- EXERCISE BRIEF -
Copy out exactly the lines from the start of the data to the line containing "import Sketcher". Include both.
<<<<
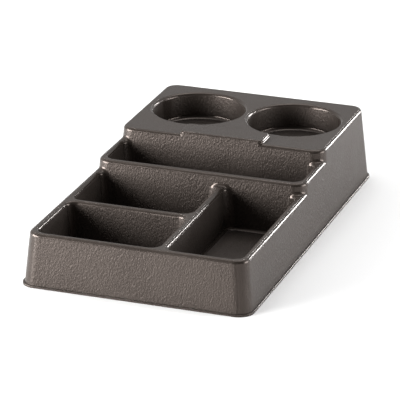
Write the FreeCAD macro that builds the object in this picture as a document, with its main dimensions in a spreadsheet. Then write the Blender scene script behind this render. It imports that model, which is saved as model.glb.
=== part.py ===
import FreeCAD, Part
import os
import re
import Sketcher

# Stepped counter tray: one thermoformed sheet on six stick-on rubber feet.
# Frame: +Z up, -Y is the low front, origin at the centre of the footprint on the table plane.

SIZES = [
    # footprint and lip
    ("base_width", 230.0),
    ("base_length", 403.0),
    ("lip_width", 1.8),
    ("lip_height", 2.0),
    ("lip_round", 0.7),
    # the formed sheet
    ("sheet_thickness", 2.5),
    ("draft_angle", 5.1),
    ("edge_radius", 3.3),
    ("corner_radius", 13.5),
    # heights of the three decks, and where the two upper blocks start at their top
    ("low_height", 52.5),
    ("mid_height", 63.4),
    ("high_height", 75.4),
    ("mid_front", -16.2),
    ("high_front", 47.8),
    ("tuck", 3.6),
    # block that closes the side walls below the crossing of two steps' corners
    ("seam_drop", 6.0),
    ("seam_reach", 6.0),
    ("seam_length", 45.0),
    # rims and dividers, measured at deck level
    ("side_rim", 7.0),
    ("front_rim", 7.0),
    ("mid_side_rim", 6.8),
    ("mid_front_rim", 8.1),
    ("divider_width", 7.0),
    ("divider_x", 24.0),
    ("divider_y", -100.4),
    # inner round where a rim or divider runs into the wall of the next step
    ("blend_radius", 4.0),
    # pockets
    ("pocket_floor", 10.0),
    ("pocket_corner", 10.0),
    ("floor_radius", 4.0),
    ("rear_overrun", 0.05),
    # round wells
    ("well_radius", 47.3),
    ("well_x", 50.9),
    ("well_y", 128.9),
    ("well_floor", 48.2),
    ("well_floor_radius", 5.0),
    # raised label pad
    ("pad_width", 88.3),
    ("pad_depth", 28.0),
    ("pad_rise", 3.5),
    ("pad_sink", 6.0),
    ("pad_corner", 4.5),
    ("pad_edge", 2.0),
    ("pad_base_round", 1.5),
    # plate that stands over a cavity, so that its mouth can be rounded
    ("mouth_plate", 12.0),
    ("mouth_margin", 24.0),
    # rubber feet
    ("foot_diameter", 16.0),
    ("foot_edge", 1.5),
    ("foot_side", 84.0),
    ("foot_front", -170.0),
    ("foot_middle", -50.0),
    ("foot_rear", 20.0),
]

doc = FreeCAD.newDocument("counter_tray")
sheet = doc.addObject("Spreadsheet::Sheet", "Sheet")
for row, (alias, value) in enumerate(SIZES, start=1):
    sheet.set("A%d" % row, alias)
    sheet.set("B%d" % row, str(value))
    sheet.setAlias("B%d" % row, alias)
doc.recompute()

# Formulas used again and again: how far a wall leans per millimetre of height, how thick the
# sheet is when it is measured level through a leaning wall, and half the block at table level
SHORTHANDS = [
    ("HALF_WIDTH", "(base_width / 2 - lip_width)"),
    ("HALF_LENGTH", "(base_length / 2 - lip_width)"),
    ("SLOPE", "tan(draft_angle * 1 deg)"),
    ("SKIN", "(sheet_thickness / cos(draft_angle * 1 deg))"),
]
# How exactly a level edge is level, and how far an edge or a face climbs before it counts as rising
TOLERANCE = 0.01
CLIMB = 1.0
# How far inside a plate's outline an edge lies before it counts as the mouth of its cavity
CLEARANCE = 1.0
# Half the size at which a sketch is drawn before its constraints take over
DRAWN = 10
# Number of stretches into which an edge is divided to see where it runs
STRETCHES = 4


def ref(text):
    """Spell out a formula: shorthands first, then the sheet's aliases."""
    for short, full in SHORTHANDS:
        text = re.sub(r"\b%s\b" % short, full, text)
    for alias, _ in SIZES:
        text = re.sub(r"\b%s\b" % alias, "Sheet." + alias, text)
    return text


def bind(obj, path, text):
    """Bind a property to a formula of the sheet."""
    obj.setExpression(path, ref(text))


def origin_plane(body, role):
    """Find one of the body's own origin planes."""
    return next(item for item in body.Origin.OriginFeatures if item.Role == role)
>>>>
- SOLUTION TO THE PROBLEM -
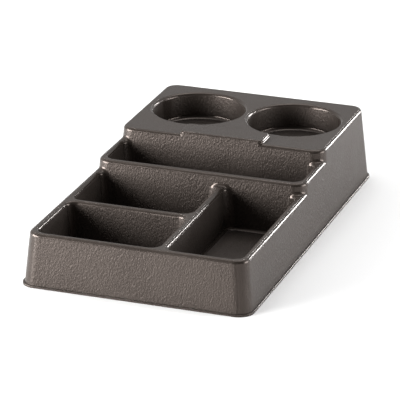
Write the FreeCAD macro that builds the object in this picture as a document, with its main dimensions in a spreadsheet. Then write the Blender scene script behind this render. It imports that model, which is saved as model.glb.
=== part.py ===
import FreeCAD, Part
import os
import re
import Sketcher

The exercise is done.